--- Begin WORKING DATA ---

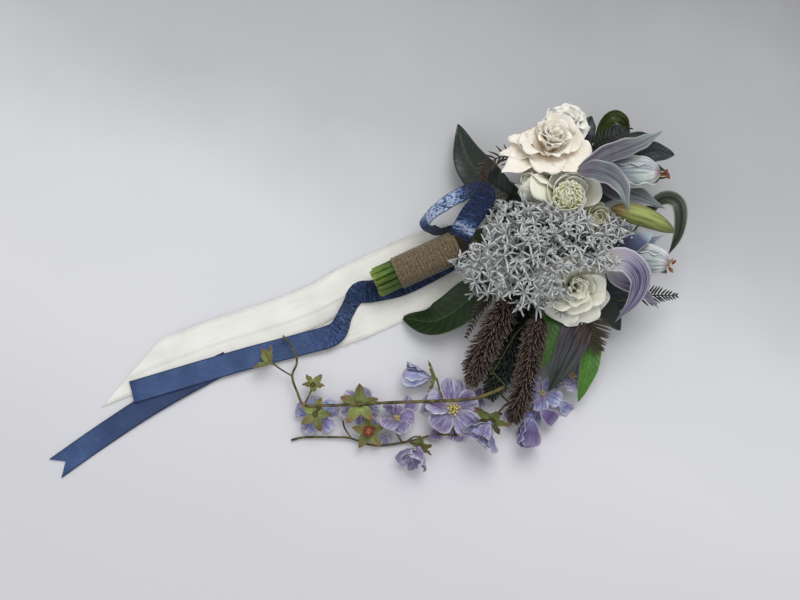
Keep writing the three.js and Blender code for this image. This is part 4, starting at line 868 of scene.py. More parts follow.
inkPetal = sheetFinish(
    "dark lily petal",
    [(0.0, "#2a2940"), (0.5, "#23253d"), (0.72, "#3f4a66"), (0.86, "#9fadbb"), (1.0, "#bcc6cc")],
    edge=("#c9cfd6", 0.84, 0.6), streaks=("#4a4f6b", 0.4, 15), shade=0.1, roughness=0.55, sheen=0.2,
    relief=0.6)
lilyLook = {"rows": 26, "cols": 14, "wave": 1.1, "waves": 4.0, "rough": 0.3}
lilyUpper = {
    "base": [202, 122, 86], "facing": [0.96, -0.06, 0.14], "bell": (72, (25, -17), 20.5, 21),
    "thrown": [([[186, 122, 98], [219, 135, 107], [251, 148, 106], [278, 165, 97]], 11, [0, 0.3, 1]),
               ([[185, 120, 99], [207, 116, 111], [227, 101, 118], [237, 74, 112]], 11.5, [0, 0, 1]),
               ([[226, 108, 80], [254, 98, 82], [284, 86, 74]], 11, [0, -0.2, 0.95])],
    "finish": lilyPetal, "dark": (), "stamens": 3, "past": 4, "spread": 2.2, "headRadius": 1.9,
}
lilyLower = {
    "base": [214, 34, 86], "facing": [0.95, -0.2, 0.12], "bell": (67, (25, -15), 19.5, 20),
    "thrown": [([[198, 20, 97], [214, 23, 103], [234, 20, 110], [247, 4, 103], [244, -15, 84],
                 [228, -35, 60]], 12.5, [0, 0, 1]),
               ([[227, 34, 95], [247, 43, 105], [265, 55, 101]], 11.5, [0, 0.3, 1]),
               ([[232, 36, 80], [256, 44, 84], [277, 54, 88]], 8, [0, 0.4, 0.9]),
               ([[228, 14, 70], [254, -2, 72], [275, -20, 62]], 8, [0, -0.4, 0.9])],
    "finish": violetPetal, "dark": (1, 2), "stamens": 6, "past": 0, "spread": 4.6, "headRadius": 1.25,
}


def makeLily(name, k, node):
    stand = standing(k["base"], k["facing"])
    base, axis = stand[0], stand[3]
    length, opening, halfWidth, cup = k["bell"]
    bell = ring(stand, evenly(3, 60), length, opening, halfWidth, cup, rise=2, foot=1.5, roll=12, lean=0.9,
                tip=0.56, crease=0.5, jitter=(0, 0), **lilyLook)
    piece(name + "_bell", bell, lilyBell, thick=0.5)
    throat = base + axis * 9
    thrown, inked = [], []
    for i, (points, wide, up) in enumerate(k["thrown"]):
        rib = ribAlong(points if points[0][0] < throat[0] else [throat, *points], up)
        petal = blade(rib, wide * 1.12, lean=0.8, tip=1.2, cup=1.7 * wide, crease=0.6, curl=1.2,
                      phase=rng.uniform(0, 6), tone=rng.random(), **lilyLook)
        (inked if i in k["dark"] else thrown).append(petal)
    thrown.append(tube([base - axis, throat, throat + axis * 5], tapered(3.5, 6), rows=6, sides=16))
    piece(name + "_petals", thrown, k["finish"], [node], thick=0.5)
    if inked:
        piece(name + "_dark_petals", inked, inkPetal, thick=0.5)


# Stamens of both lilies: a thread from the throat to each head, spread round the axis, and a head across its
# tip that is a little flattened. Every second head of the lower lily is yellow.
def makeStamens():
    heads, threads = [], []
    for k in (lilyUpper, lilyLower):
        base, across, other, axis = standing(k["base"], k["facing"])
        count = k["stamens"]
        head = lambda v, a: (k["headRadius"] * np.sin(math.pi * np.clip(v, 0.04, 0.96)) ** 0.5
                             * (1 + 0.18 * np.cos(2 * a)))
        for i in range(count):
            out = around(across, other, math.radians(360 * i / count + 15))
            reach = k["bell"][0] + k["past"] + 2.5 * (i % 3)
            tip = base + axis * reach + out * (k["spread"] + 0.8 * (i % 2))
            path = [base + axis * 12, base + axis * 28.9 + out * 1.2,
                    base + axis * (reach * 0.75) + out * 2.8, tip]
            threads.append(tube(path, 0.5, rows=10, sides=6, tone=0.3))
            lean = unit(out + 0.5 * axis) * 3.3
            yellow = k is lilyLower and i % 2
            heads.append(tube([tip - lean, tip, tip + lean], head, rows=10, sides=10,
                              tone=0.9 if yellow else 0.1))
    threadFinish = patchFinish("stamen thread", "#a9b06a", "#d8d39a", 120, 0.5)
    finish, tree, shader = startFinish("pollen head", 0.85, 0.3)
    _, _, tone = sheetPlace(tree)
    dust = noise(tree, objectPlace(tree), 1500, 3.0)
    red = ramp(tree, dust, [(0.35, "#4a1514"), (0.65, "#8f3526")])
    yellow = ramp(tree, dust, [(0.35, "#6f5a20"), (0.65, "#b89c40")])
    colourOn(tree, shader, blend(tree, tone, red, yellow))
    bumpOn(tree, shader, dust, 0.7, 0.4)
    piece("stamen_threads", threads, threadFinish, ["lily_upper_stamens", "lily_lower_stamens"])
    piece("pollen_heads", heads, finish)


# Closed lily bud between the two open ones: a tube with the outline of a petal and three low ridges.
lilyBud = {"points": [[222, 82, 92], [241, 76, 97], [264, 68, 97], [289, 57, 88]], "radius": 10.5,
           "ridge": 0.12}


def makeLilyBud():
    k = lilyBud

    def radius(v, a):
        ridges = 1 + k["ridge"] * np.cos(3 * a) ** 3 + 0.03 * np.cos(6 * a)
        return k["radius"] * outlineAt(np.clip(v, 0.004, 0.996), 0.6, 0.62) * ridges

    finish = sheetFinish("lily bud skin", [(0.0, "#7d5c3c"), (0.2, "#93804f"), (0.42, "#95a05a"),
                                           (0.75, "#9aa35e"), (1.0, "#5c6a36")],
                         edge=("#8f7a45", 0.4, 0.4), streaks=("#3f4526", 0.55, 22), shade=0.0, roughness=0.5,
                         relief=0.5)
    piece("lily_bud_skin", [tube(k["points"], radius, rows=40, sides=48)], finish,
          ["lily_bud"])


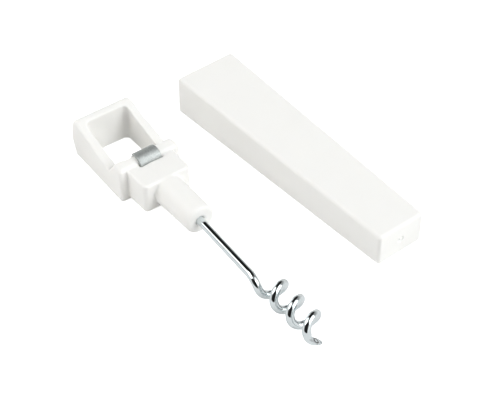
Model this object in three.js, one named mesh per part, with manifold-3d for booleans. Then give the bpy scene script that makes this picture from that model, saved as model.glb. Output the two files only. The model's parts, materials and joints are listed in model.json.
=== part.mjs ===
// A two-part pocket corkscrew, laid out open on a table. Millimetres, +Z up.
//
// The opener head is one white moulding: a rectangular frame with a hole through it, a humped
// crossbar, a plug that the sheath closes on, and a round barrel. A bent steel claw plate sits on
// the crossbar and lifts crown caps. A steel worm is anchored in the barrel. The tapered sheath
// lies beside the head. It closes over the worm, and its narrow end also goes through the hole in
// the head, as the crossbar of a T-shaped handle.
//
// X runs along the worm from the frame to the tip. The pieces are drawn from the front face of the
// frame, the step that the sheath closes against, with the table at Z = 0. At the end everything
// is moved so that the origin is the middle of the outline on the table.

import * as THREE from 'three';
import { mergeVertices } from 'three/addons/utils/BufferGeometryUtils.js';
import Module from 'manifold-3d';

// Clearance between pieces that touch.
const GAP = 0.3;
// Height of the barrel and worm axis above the table.
const AXIS_HEIGHT = 7.05;

// Frame of the opener head. Lengths are measured back from the step face.
const FRAME_LENGTH = 34.2;
const FRAME_FRONT_WIDTH = 25.3;
const FRAME_BACK_WIDTH = 23.8;
const FRAME_HEIGHT = 15.9;
const FRAME_BACK_BOW = 0.8;
const FRAME_FRONT_RADIUS = 1.4;
const FRAME_BACK_RADIUS = 2.6;
const NOTCH_BACK = 10.8;
const NOTCH_HEIGHT = 9.2;
const HUMP_FRONT = 2.4;
const HUMP_BACK = 4.2;
const HUMP_HEIGHT = 14.3;
const STEP_HEIGHT = 13.5;
const STEP_EDGE = 0.8;
const ARM_BACK = 24;
const ARM_HEIGHT = 14.2;
const CREST_FRONT = 29.5;

// Hole through the frame.
const HOLE_BACK = 28.4;
const HOLE_WIDTH = 17.2;
const HOLE_CORNER_RADIUS = 2.3;
const CROSSBAR_BACK = 5.6;
const SCOOP_DEPTH = 0.9;
const SCOOP_FILLET = 2.6;
const PAD_HALF_WIDTH = 4.4;

// Plug inside the mouth of the sheath.
const PLUG_LENGTH = 10.5;
const PLUG_REAR_WIDTH = 19.2;
const PLUG_FRONT_WIDTH = 18.7;
const PLUG_BOTTOM = 1.2;
const PLUG_TOP = 12.9;
const PLUG_SIDE_RADIUS = 1.3;
const PLUG_TOP_RADIUS = 1;

// Barrel that holds the worm.
const BARREL_END = 29.7;
const BARREL_ROOT_RADIUS = 5.6;
const BARREL_END_RADIUS = 5.35;
const BARREL_EDGE_RADIUS = 0.8;
const RECESS_RADIUS = 2.6;
const RECESS_DEPTH = 4.5;
const BORE_RADIUS = 1.9;
const BORE_START = 11.7;

// Claw plate, bent round an axis that runs across the crossbar.
const CLAW_WIDTH = 8.9;
const CLAW_THICKNESS = 1;
const CLAW_OUTER_RADIUS = 3.9;
const CLAW_AXIS_BACK = 2.95;
const CLAW_AXIS_HEIGHT = 11.47;
const CLAW_FRONT_ANGLE = THREE.MathUtils.degToRad(28);
const CLAW_LIP_ANGLE = THREE.MathUtils.degToRad(152);
const CLAW_LEG_BOTTOM = 10.6;
const CLAW_CORNER_RADIUS = 1.9;

// Worm wire.
const WIRE_RADIUS = 1.43;
const WIRE_START = 12;
const SHANK_START = 24;
const SHANK_END = new THREE.Vector3(60.7, -3.4, AXIS_HEIGHT + 2.5);
const HELIX_RADIUS = 3.67;
const HELIX_PITCH = 8.31;
const HELIX_START_X = 66.7;
const HELIX_START_ANGLE = THREE.MathUtils.degToRad(-165);
const HELIX_TURNS = 3.24;
const BEND_REACH = 3.2;
const TIP_CUT_ANGLE = THREE.MathUtils.degToRad(52);
const TIP_CUTTER_SIZE = 5;

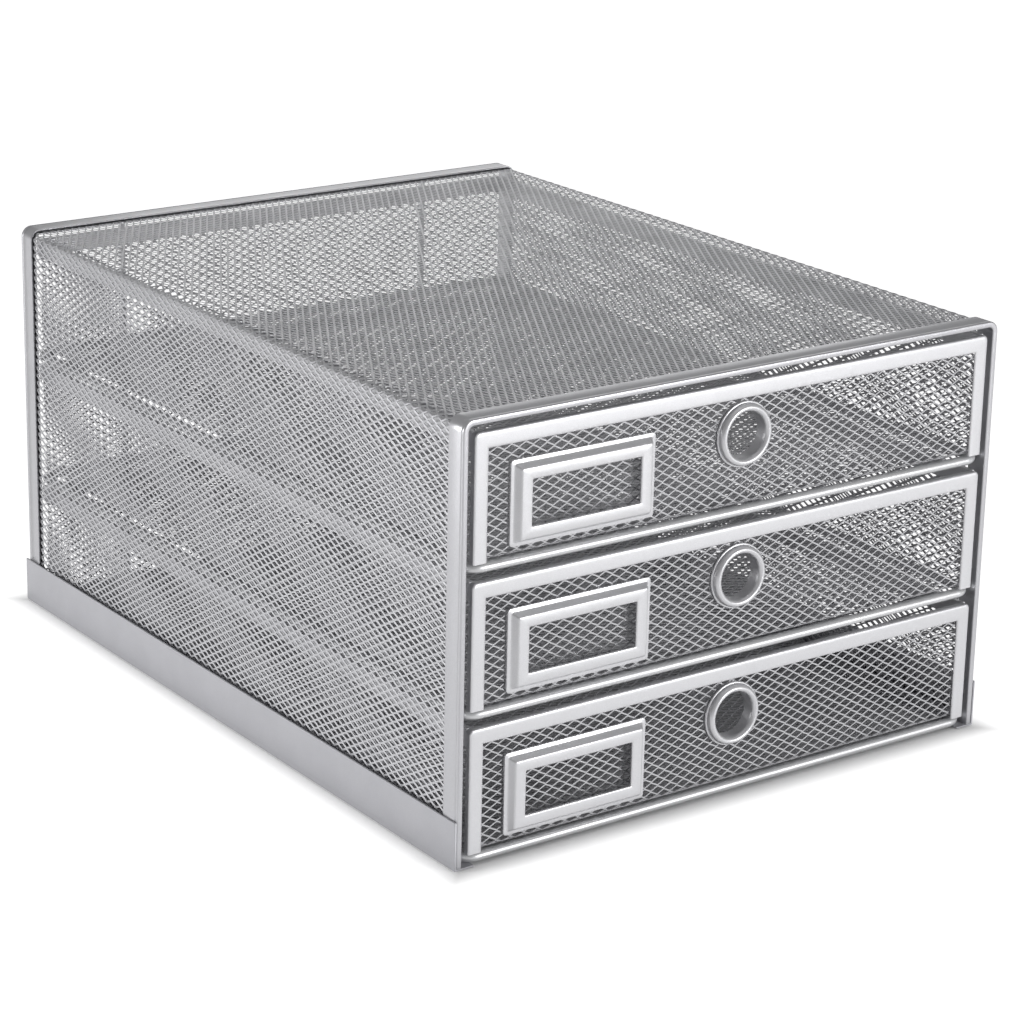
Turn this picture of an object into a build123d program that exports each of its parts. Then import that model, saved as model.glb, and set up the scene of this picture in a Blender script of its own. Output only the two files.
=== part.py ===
from build123d import *
import os
from math import hypot

os.makedirs("parts", exist_ok=True)

# A desktop cabinet of expanded-metal mesh with three drawers for sheets of paper and small parts.
# Millimetres. X runs left to right, Y from the front to the back, Z up from the standing surface.
# The origin is the middle of the whole cabinet's footprint, label holders included.

# ---------------------------------------------------------------- driving dimensions

# Whole cabinet
case_width = 252.0          # over the outer faces of the base rails
case_length = 330.0         # from the front plane to the rear ends of the base rails
case_height = 168.0         # from the standing surface to the top of the frames
levels = ("bottom", "middle", "top")

# Gaps
seat_gap = 0.1              # between pieces that are crimped or welded together
run_gap = 0.3               # between a drawer and the wires that it slides on
stop_gap = 0.6              # between a shut drawer and the rear rods
side_gap = 2.6              # from a drawer front to the posts beside it
head_gap = 2.8              # from a drawer's top edge to the wire or frame above it
rear_tuck = 5.0             # from the rear frame's front edge to a drawer's back, inside the frame

# Expanded-metal mesh, as measured on the real sheet
mesh_sheet = 0.8            # thickness
mesh_long = 5.65            # long way of one diamond
mesh_short = 3.33           # short way of one diamond
mesh_strand = 0.85          # width of one strand
large_step = 5              # a large net is drawn this many times coarser, as open as the real one
wall_step = 3               # the same for the front, back and sides of a drawer
net_border = 4.0            # plain edge of each net, held in its frame

# Base rails
rail_sheet = 0.8
rail_height = 19.0
rail_floor = 8.5            # width of the flange that the cabinet stands on

# Front and rear frames, folded round the edges of the mesh
frame_sheet = 0.7
frame_band = 9.0            # depth of the fold along the mesh
frame_lip = 1.0             # thickness of the rolled front edge
frame_radius = 4.5          # outer radius of the top corners
rear_inset = 1.5            # from the rear ends of the rails to the rear frame

# Wire shelves and rear rods
wire_size = 3.8
wire_bend = 6.0             # bend radius at the centre line
wire_setback = 0.5          # from the front plane to the front of the wire
rod_size = 3.0
rod_edge = 0.3              # chamfer of a rod's cut ends
rod_spacing = 156.0

# Drawer front
trim_sheet = 0.8
trim_side = 6.0             # width of the upright bars
trim_top = 6.3              # width of the top bar
trim_return = 2.5           # depth of the folded outer edge
trim_radius = 2.0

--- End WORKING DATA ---

= SET PROBLEM =
Everything from the line that contains "Turn this picture" through the line that contains "rear_tuck = 5.0" is to be transcribed exactly, and nothing outside that range.

= TASK RESULT =
Turn this picture of an object into a build123d program that exports each of its parts. Then import that model, saved as model.glb, and set up the scene of this picture in a Blender script of its own. Output only the two files.
=== part.py ===
from build123d import *
import os
from math import hypot

os.makedirs("parts", exist_ok=True)

# A desktop cabinet of expanded-metal mesh with three drawers for sheets of paper and small parts.
# Millimetres. X runs left to right, Y from the front to the back, Z up from the standing surface.
# The origin is the middle of the whole cabinet's footprint, label holders included.

# ---------------------------------------------------------------- driving dimensions

# Whole cabinet
case_width = 252.0          # over the outer faces of the base rails
case_length = 330.0         # from the front plane to the rear ends of the base rails
case_height = 168.0         # from the standing surface to the top of the frames
levels = ("bottom", "middle", "top")

# Gaps
seat_gap = 0.1              # between pieces that are crimped or welded together
run_gap = 0.3               # between a drawer and the wires that it slides on
stop_gap = 0.6              # between a shut drawer and the rear rods
side_gap = 2.6              # from a drawer front to the posts beside it
head_gap = 2.8              # from a drawer's top edge to the wire or frame above it
rear_tuck = 5.0             # from the rear frame's front edge to a drawer's back, inside the frame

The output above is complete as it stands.